STATED EXERCISE: Scan the listing below. Report each line that includes "Blender".

Source data:
####

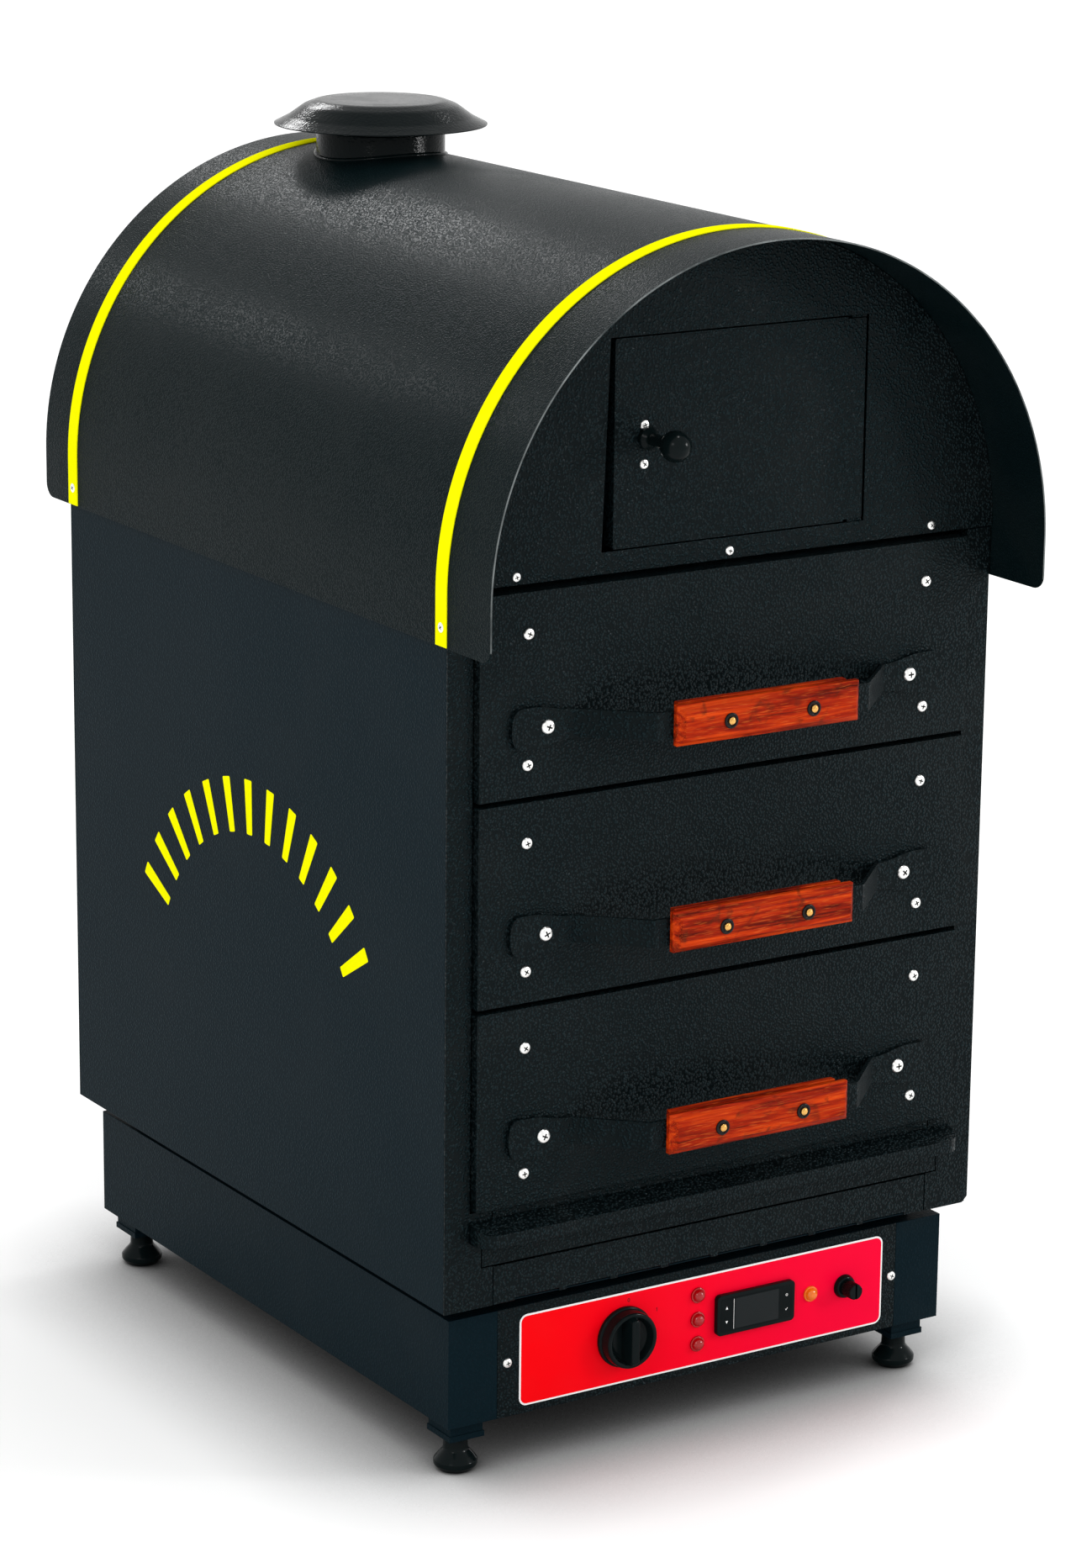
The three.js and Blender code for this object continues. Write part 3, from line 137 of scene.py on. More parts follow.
studio = {
    "floorSize": 60,
    "floorShade": 0.94,
    "floorLift": 0.19,  # extra white of the floor in camera, glossy and transmission rays
    "skyShade": 1.0,
    "shadowReach": 0.16,
    "shadowDepth": 1.5,  # power of the open share of the floor's surroundings, darker when higher
    "shadowRays": 8,
}
softboxes = {
    "softboxLeft": {"place": (-2.6, -1.9, 2.3), "aim": (0, 0, 0.5), "size": (0.8, 0.8), "watts": 14},
    "softboxRight": {"place": (2.6, -2.3, 1.5), "aim": (0, -0.2, 0.75), "size": (0.5, 0.9), "watts": 22},
    "softboxHigh": {"place": (2.6, 0.8, 3.2), "aim": (0, 0.1, 0.8), "size": (0.6, 0.6), "watts": 16},
}
# strips that only show in glossy surfaces and so leave the colours alone
sheenStrips = {
    "sheenBackLeft": {"place": (-1.3, 3.1, 2.2), "aim": (0, 0, 0.85), "size": (0.7, 0.3), "watts": 13},
    "sheenBackRight": {"place": (0.6, 3.1, 2.6), "aim": (0, 0, 0.9), "size": (0.8, 0.35), "watts": 19},
    "sheenRight": {"place": (2.4, -2.35, 1.55), "aim": (0, -0.2, 0.7), "size": (0.3, 0.45), "watts": 30},
    "sheenHigh": {"place": (0.25, -0.75, 3.2), "aim": (0, -0.3, 0.9), "size": (0.09, 0.11), "watts": 10},
}


def whiteToCamera(tree):
    path = addNode(tree, "LightPath").outputs
    seen = calc(tree, "MAXIMUM", path["Is Camera Ray"], path["Is Glossy Ray"])
    return calc(tree, "MAXIMUM", seen, path["Is Transmission Ray"])


def addWorld():
    world = bpy.data.worlds.new("studio world")
    world.use_nodes = True
    bpy.context.scene.world = world
    tree = world.node_tree
    feed(tree, tree.nodes["Background"], Color=(1, 1, 1, 1), Strength=studio["skyShade"])


def addFloor():
    bm = bmesh.new()
    bmesh.ops.create_grid(bm, x_segments=8, y_segments=8, size=studio["floorSize"] / 2)
    mesh = bpy.data.meshes.new("studio_floor")
    bm.to_mesh(mesh)
    bm.free()
    floor = bpy.data.objects.new("studio_floor", mesh)
    bpy.context.scene.collection.objects.link(floor)
    paper = bpy.data.materials.new("studio paper")
    paper.use_nodes = True
    tree = paper.node_tree
    near = addNode(tree, "AmbientOcclusion", {"samples": studio["shadowRays"]},
                   Distance=studio["shadowReach"])
    shadow = calc(tree, "POWER", near.outputs["AO"], studio["shadowDepth"])
    shade = calc(tree, "MULTIPLY", shadow, studio["floorShade"])
    grey = addNode(tree, "CombineColor", Red=shade, Green=shade, Blue=shade)
    lift = calc(tree, "MULTIPLY", whiteToCamera(tree), studio["floorLift"])
    glow = calc(tree, "MULTIPLY", lift, shadow)
    feed(tree, tree.nodes["Principled BSDF"], Base_Color=grey.outputs["Color"], Roughness=0.9,
         Specular_IOR_Level=0.0, Emission_Color=(1, 1, 1, 1), Emission_Strength=glow)
    mesh.materials.append(paper)


def addSoftbox(name, place, aim, size, watts, sheenOnly=False):
    lamp = bpy.data.lights.new(name, "AREA")
    lamp.shape = "RECTANGLE"
    lamp.size, lamp.size_y = size
    lamp.energy = watts
    box = bpy.data.objects.new(name, lamp)
    box.location = place
    box.rotation_euler = (Vector(aim) - Vector(place)).to_track_quat("-Z", "Y").to_euler()
    box.visible_diffuse = not sheenOnly
    bpy.context.scene.collection.objects.link(box)


addWorld()
addFloor()
for name, softbox in softboxes.items():
    addSoftbox(name, **softbox)
for name, strip in sheenStrips.items():
    addSoftbox(name, **strip, sheenOnly=True)
scene = bpy.context.scene
scene.view_settings.view_transform = "Standard"
print("studio set")


# Shader groups, shared by the finishes

class GroupMaker:
    def __init__(self, name, inputs, outputs):
        self.tree = bpy.data.node_groups.new(name, "ShaderNodeTree")
        for label, kind, value in inputs:
            socket = self.tree.interface.new_socket(label, in_out="INPUT", socket_type=kind)
            socket.default_value = value
        for label, kind in outputs:
            self.tree.interface.new_socket(label, in_out="OUTPUT", socket_type=kind)
        self.start = self.tree.nodes.new("NodeGroupInput")
        self.end = self.tree.nodes.new("NodeGroupOutput")

    def get(self, label):
        return self.start.outputs[label]

    def put(self, **outputs):
        feed(self.tree, self.end, **outputs)


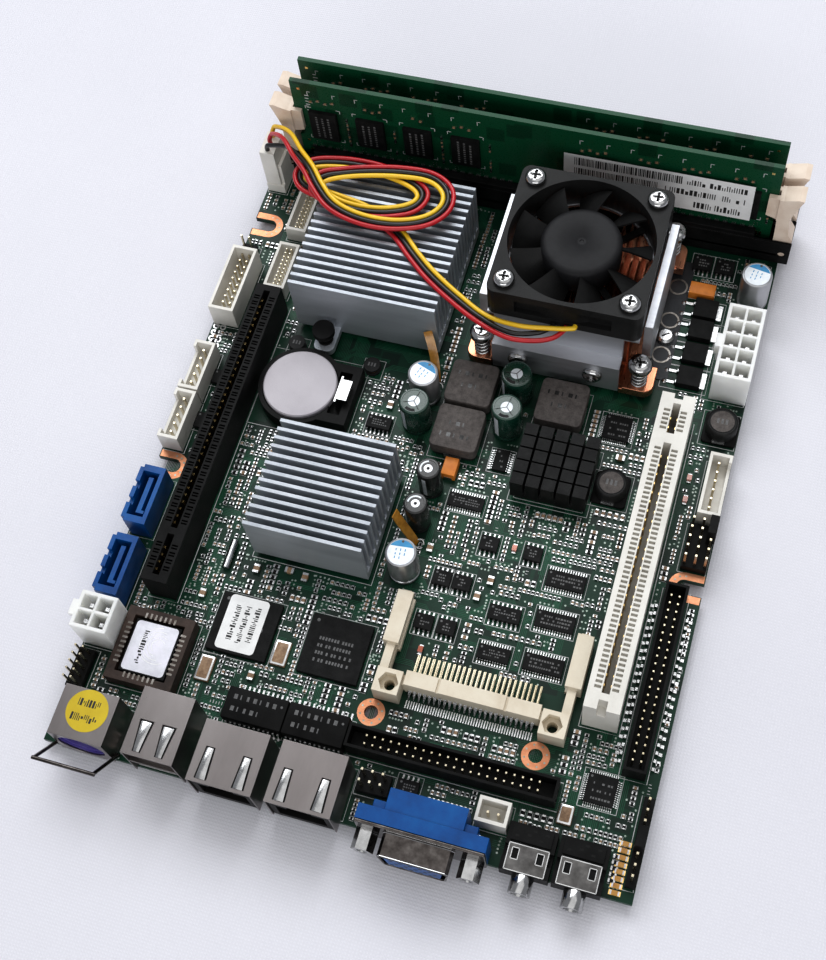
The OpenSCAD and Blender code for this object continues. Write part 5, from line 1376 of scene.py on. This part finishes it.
ribbon([(65.9, 118.6, 0.6), (65.7, 119.6, 2.5), (65.2, 121.2, 5), (64.3, 123.2, 7.6), (63.2, 125, 9.6),
        (62.4, 126.2, 11), (61.9, 126.8, 12.4)], 2.3, (0.9, 0.42, 0.1), 0.35, 4)
ribbon([(74.0, 72.2, 0.8), (73.2, 72.6, 2.6), (71.9, 73.2, 5), (70.5, 73.8, 7.4), (69.4, 74.2, 9.6),
        (68.6, 74.4, 12.2)], 2.5, (0.2, 0.95, 0.1), 0.35, 4)
for x, y, z in ((74.8, 72.4, 1.1), (66.9, 117.3, 1.0)):
    ring = [(x + 1.1 * math.cos(a), y + 1.1 * math.sin(a), z + 0.5 * math.sin(a))
            for a in [2 * math.pi * k / 20 for k in range(19)]]
    labels.sweep(ring, 0.16, 5, 6)
labels.done("labels")

# ---- Copper lands ----

lands = Build("land_copper", "via_tin", "solder")


def hole_lands(x, y):
    """Copper round a screw hole on both faces, with a ring of vias, and the hole's plated wall."""
    for z, s in ((0.03, 1), (-BOARD_T - 0.03, -1)):
        lands.lathe((x, y, z), ((1.85, 0), (3.45, 0.0), (3.45, -0.03 * s)), 0, 40, shut=False)
        for k in range(8):
            u, v = polar(x, y, 2.7, math.radians(45 * k + 20))
            lands.lathe((u, v, z + 0.012 * s), ((0.26, 0), (0, 0.002 * s)), 1, 8)
    wall = ((1.9, 0.035), (1.72, 0.03), (1.72, -BOARD_T - 0.03), (1.9, -BOARD_T - 0.035))
    lands.lathe((x, y, 0), wall, 0, 32, shut=False)


def notch_lands(x, y):
    """Copper round a notch in the board's edge on both faces, with its vias."""
    s = 1 if x == 0 else -1

    def band(r):
        line = [(x + s * 0.25, y - r)]
        line += [(x + s * (4.8 + r * math.cos(a)), y + r * math.sin(a))
                 for a in [math.radians(-90 + 15 * k) for k in range(13)]]
        return line + [(x + s * 0.25, y + r)]

    for z in (0.03, -BOARD_T - 0.03):
        lands.strip(band(1.95), band(3.9), z, 0)
        for k in range(7):
            a = math.radians(-90 + 30 * k)
            u, v = x + s * (4.8 + 2.9 * math.cos(a)), y + 2.9 * math.sin(a)
            lands.lathe((u, v, z + (0.012 if z > 0 else -0.012)), ((0.28, 0), (0, 0.002)), 1, 8)


for x, y in HOLES:
    hole_lands(x, y)
for x, y in NOTCHES:
    notch_lands(x, y)
# Two rows of empty plated holes by the left edge
for j in range(5):
    for x in (1.2, 3.2):
        ring = ((0.48, -1.6), (0.48, 0), (0.9, 0), (0.9, -0.03))
        lands.lathe((x, 113.8 + 2 * j, 0.03), ring, 2, 20, shut=False)
lands.done("copper_lands")

# ---- Connectors ----

leads = Build("solder", "gold", "kapton", "black_plastic", "label_silver", "die_resin", "chrome",
              "contact_tin", "sheet_grey", "pin_tin")


def edge_header_leads():
    """Leads down both sides of the header by the right edge."""
    for k in range(21):
        for x, s in ((134.9, -1), (144.7, 1)):
            leg((x - s * 0.9, 31.2 + k * 2.0), (s, 0), 0.8, 1.1, 1.35, 0.3, leads)


def card_header_leads():
    """The card header's leads: wedges, then fine tails on the board."""
    for k in range(25):
        x = 83.6 + k * 1.27
        outline = ((x - 0.45, 34.5), (x + 0.45, 34.5), (x + 0.13, 32.7), (x - 0.13, 32.7))
        points = [at(u, v, h if v > 34 else h * 0.16) for h in (1.9, 2.3) for u, v in outline]
        leads.add(points, BOX_FACES, 0)
    for k in range(50):
        x = 83.3 + k * 0.635
        leads.box(near(x, 0.15), (30.5, 32.5), (0.02, 0.16), 0)


def corner_lamps():
    """The row of small lamps at the front right corner."""
    for k in range(8):
        y = 0.9 + k * 1.62
        leads.box((140.2, 143.0), (y, y + 1.15), (0.02, 0.42), 1)
        leads.box((140.9, 142.3), (y + 0.05, y + 1.1), (0.4, 0.95), 2)
        leads.box((140.5, 142.7), (y + 0.12, y + 1.03), (0.4, 0.6), 4)


def display_port_hole_shade(centre_x, centre_z):
    """Near-black discs on the display port's face, painted shade in its fifteen contact holes, in three
    staggered rows.
    """
    face_on = Matrix.Rotation(math.radians(90), 3, "X")
    for row in range(3):
        for k in range(5):
            x = centre_x + (k - 2) * 2.29 + (0.57 if row == 1 else -0.57)
            leads.lathe((x, -6.72, centre_z + (1 - row) * 1.98), ((0.52, 0), (0, 0.01)), 5, 14, face_on)


def slot_bars():
    """The bars that split the graphics slot's contact windows."""
    for low, high in ((44.2, 55.4), (57.2, 129.6)):
        y = low + 2
        while y <= high - 1.99:
            for x in (16.9, 12.7):
                leads.box((x + 0.02, x + 1.58), near(y, 0.16), (9.9, 11.2), 3)
            y += 2


def finger(x, y, z, wide, long, taper):
    """A sprung finger in the top of a metal shell: a black strip on the shell where its U-shaped cut is,
    painted shade of the dark inside seen through the cut, and a bowed tongue in a brighter metal than the
    shell, a painted highlight.
    """
    gap = 0.32
    outline = ((x - wide / 2 - gap, y), (x + wide / 2 + gap, y), (x + taper / 2 + gap, y + long + gap),
               (x - taper / 2 - gap, y + long + gap))
    leads.prism(outline, (z + 0.01, z + 0.035), 3)
    steps = 8
    points = []
    for i in range(steps + 1):
        t = i / steps
        half = (wide + (taper - wide) * t) / 2
        v = y + long * t
        h = z + 0.06 + 0.22 * math.sin(math.pi * t)
        points += [at(x - half, v, h), at(x, v, h + 0.16), at(x + half, v, h)]
    faces = [(3 * i + k, 3 * i + k + 1, 3 * i + k + 4, 3 * i + k + 3) for i in range(steps) for k in (0, 1)]
    leads.add(points, faces, 6)


def socket_contacts(chip_x, chip_y):
    """Contacts between the socketed chip and the walls of its socket."""
    wall_x, wall_y, wall_z = solids("bios_socket")[0]
    cx, cy = (chip_x[0] + chip_x[1]) / 2, (chip_y[0] + chip_y[1]) / 2
    z = (wall_z[1] - 0.1, wall_z[1] + 0.05)
    for k in range(9):
        for x in ((wall_x[0] + chip_x[0]) / 2 + 0.35, (wall_x[1] + chip_x[1]) / 2 - 0.35):
            leads.box(near(x, 0.7), near(cy + (k - 4) * 1.27, 0.27), z, 7)
    for k in range(7):
        for y in ((wall_y[0] + chip_y[0]) / 2 + 0.35, (wall_y[1] + chip_y[1]) / 2 - 0.35):
            leads.box(near(cx + (k - 3) * 1.27, 0.27), near(y, 0.7), z, 7)


def highlight_rim(x, y, z, width, look):
    """A raised strip round an opening or a plate, in a bright metal: a painted highlight along its edge."""
    corners = ((x[0], y[0]), (x[1], y[0]), (x[1], y[1]), (x[0], y[1]))
    for i in range(4):
        (ax, ay), (bx, by) = corners[i], corners[(i + 1) % 4]
        leads.box(sorted((ax, bx)) if ax != bx else near(ax, width / 2),
                  sorted((ay, by)) if ay != by else near(ay, width / 2), z, look)


def audio_jack_top(x):
    """Turned edges on the top of an audio jack as strips of bright metal, painted highlights along them, and
    near-black blocks on its black back, painted shade in the slots moulded there.
    """
    highlight_rim((x + 1.1, x + 10.3), (-0.8, 5.3), (5.38, 5.52), 0.22, 9)
    for u in (2.0, 7.8):
        highlight_rim((x + u, x + u + 1.6), (1.8, 4.4), (5.38, 5.5), 0.2, 9)
    for u, v in ((1.9, 6.9), (4.6, 7.6), (7.4, 6.9), (5.7, 8.7), (8.6, 8.5)):
        leads.box((x + u, x + u + 0.9), (v, v + 0.5), (5.58, 5.61), 5)


def display_port_highlight_rims(centre_x, centre_z):
    """Rolled edges round the mouth and the root of the display port's shell, as round wires in a brighter
    metal than the shell: painted highlights along them.
    """
    shape = [(-8.3, 3.5), (-7.7, 4.1), (7.7, 4.1), (8.3, 3.5)]
    shape += [(7.4, -3.5), (6.8, -4.1), (-6.8, -4.1), (-7.4, -3.5)]
    for v in (-6.55, -1.15):
        leads.sweep([(centre_x + u, v, centre_z + h) for u, h in shape + shape[:2]], 0.2, 6, 8)


def cross_recess_shade():
    """Near-black crosses laid on the heads of the screws: painted shade in their cross recesses."""
    for node in ("small_screws", "spring_screws"):
        for box in solids(node):
            if box[0][1] - box[0][0] < 7 and box[2][1] > 12:
                for turn in (20, 110):
                    leads.block(middle(box), (2.3, 0.42), turn, (box[2][1] - 0.3, box[2][1] + 0.012), 5)


def dark_sheet():
    """The thin dark sheet beside the cooler, with the pads and the screw that hold it."""
    leads.box((117.6, 124.8), (134, 172), (0.03, 0.32), 8)
    for v in (141.5, 152.5, 163.5):
        leads.lathe((121.6, v, 0.32), ((2.6, 0), (2.6, 0.1), (2.1, 0.1), (2.1, 0)), 7, 24, shut=False)
    leads.lathe((121.6, 147, 0.32), ((2.3, 0), (2.3, 0.9), (1.7, 1.45), (0, 1.6)), 9, 24)
    # A near-black bar across the screw's head: painted shade in its slot
    leads.block((121.6, 147), (2.2, 0.4), 35, (1.6, 1.93), 5)


DISPLAY_X, DISPLAY_Z = 97, 6.3
edge_header_leads()
card_header_leads()
corner_lamps()
display_port_hole_shade(DISPLAY_X, DISPLAY_Z)
slot_bars()
for shell_x in (41.3, 60.5):
    for x in (shell_x + 3.4, shell_x + 12.6):
        finger(x, -1.5, 13.2, 2.3, 7.5, 1.6)
for x in (28.6, 34.2):
    finger(x, 0.2, 15.2, 1.4, 7.3, 2.6)
socket_contacts((12.7, 24.8), (20.6, 34.3))
for x in sorted({round(box[0][0] - 1, 1) for box in solids("audio_sleeves") if box[0][1] - box[0][0] > 8}):
    audio_jack_top(x)
display_port_highlight_rims(DISPLAY_X, DISPLAY_Z)
cross_recess_shade()
dark_sheet()
leads.done("connector_leads")

# ---- Underside ----

under = Build("solder", "chip_resin", "ceramic_tan", "via_tin", "run_green")
below = Ground()
BACK = -BOARD_T


def solder_cones():
    """A cone of solder round each thin tail."""
    for tail in solids("solder_tails"):
        x, y = tail[:2]
        r = max(x[1] - x[0], y[1] - y[0]) / 2
        if r < 1.2:
            cone = ((r + 0.5, -0.02), (r + 0.32, -0.28), (r + 0.12, -0.7), (r, -1.0))
            under.lathe((*middle(tail), BACK), cone, 0, 12)
        below.take(x, y, 0.7)


solder_cones()
below.take(*span("cooler_backplate")[:2], 1.0)
for x, y in HOLES:
    below.take(near(x, 4), near(y, 4))
for x, y in NOTCHES:
    below.take(near(x, 9), near(y, 4.4))


def underside_row():
    """A row of small parts on the underside, each with its two soldered ends."""
    upright = rng.random() < 0.5
    a, b = rng.choice(((1.1, 0.55), (1.25, 0.6), (1.7, 0.85)))
    count = rng.choice((1, 2, 3, 5, 8))
    x0, y0 = rng.uniform(2, BOARD_X - 2), rng.uniform(2, BOARD_Y - 2)
    look = rng.choice((1, 2))
    for i in range(count):
        x, y = (x0 + i * (b + 0.8), y0) if upright else (x0, y0 + i * (b + 0.8))
        w, d = (b / 2, a / 2) if upright else (a / 2, b / 2)
        if not below.free((x - w - 0.3, x + w + 0.3), (y - d - 0.3, y + d + 0.3)):
            break
        below.take((x - w - 0.2, x + w + 0.2), (y - d - 0.2, y + d + 0.2))
        under.box(near(x, w), near(y, d), (BACK - 0.42, BACK - 0.01), look)
        for s in (-1, 1):
            ex = near(x, w) if upright else sorted((x + s * w, x + s * (w - a * 0.26)))
            ey = sorted((y + s * d, y + s * (d - a * 0.26))) if upright else near(y, d)
            under.box(ex, ey, (BACK - 0.45, BACK - 0.01), 0)


for attempt in range(2600):
    underside_row()
for attempt in range(1500):
    x, y = rng.uniform(1.5, BOARD_X - 1.5), rng.uniform(1.5, BOARD_Y - 1.5)
    if below.free(near(x, 0.3), near(y, 0.3)):
        under.lathe((x, y, BACK - 0.02), ((0.27, 0), (0, -0.002)), 3, 8)
track_bundles(under, 4, 160, BOARD_Y - 4, ((4, 16), (2, 7), (4, 18)), BACK - 0.006, -0.0004)
under.done("underside_detail", smooth=40)

# ---- Stage ----

def add_stage():
    low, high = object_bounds()
    bpy.ops.mesh.primitive_plane_add(size=6, location=(0, 0, low.z))
    floor = bpy.context.object
    floor.name = "floor"
    floor.data.materials.append(F["floor_cloth"])

    def area(name, size, energy, place, aim=(0, 0, 0.01), colour=(1, 1, 1)):
        data = bpy.data.lights.new(name, "AREA")
        data.shape = "RECTANGLE"
        data.size, data.size_y = size
        data.energy = energy
        data.color = colour
        light = bpy.data.objects.new(name, data)
        light.location = place
        light.rotation_euler = (Vector(aim) - Vector(place)).to_track_quat("-Z", "Y").to_euler()
        bpy.context.scene.collection.objects.link(light)

    area("window", (1.0, 0.7), 7.4, (-0.25, 0.75, 0.95), colour=(0.96, 0.98, 1.0))
    area("ceiling", (1.6, 1.6), 5, (0.25, -0.1, 1.5), colour=(1.0, 0.99, 0.97))
    area("fill", (1.2, 0.5), 3.4, (0.15, -1.0, 0.5))
    world = bpy.data.worlds.new("studio")
    bpy.context.scene.world = world
    world.use_nodes = True
    back = world.node_tree.nodes["Background"]
    back.inputs["Color"].default_value = (0.93, 0.95, 1.0, 1)
    back.inputs["Strength"].default_value = 0.32
    view = bpy.context.scene.view_settings
    view.view_transform = "Standard"
    view.exposure = 0.42
    view.gamma = 0.84


finish("floor_cloth", ((0.74, 0.735, 0.78), (0.78, 0.775, 0.82)), 0.85, mottle=6, grain=900, bump=0.3,
       specular=0.2)
weave(F["floor_cloth"], 0.0008)
add_stage()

####

WORKED SOLUTION:
The three.js and Blender code for this object continues. Write part 3, from line 137 of scene.py on. More parts follow.
The OpenSCAD and Blender code for this object continues. Write part 5, from line 1376 of scene.py on. This part finishes it.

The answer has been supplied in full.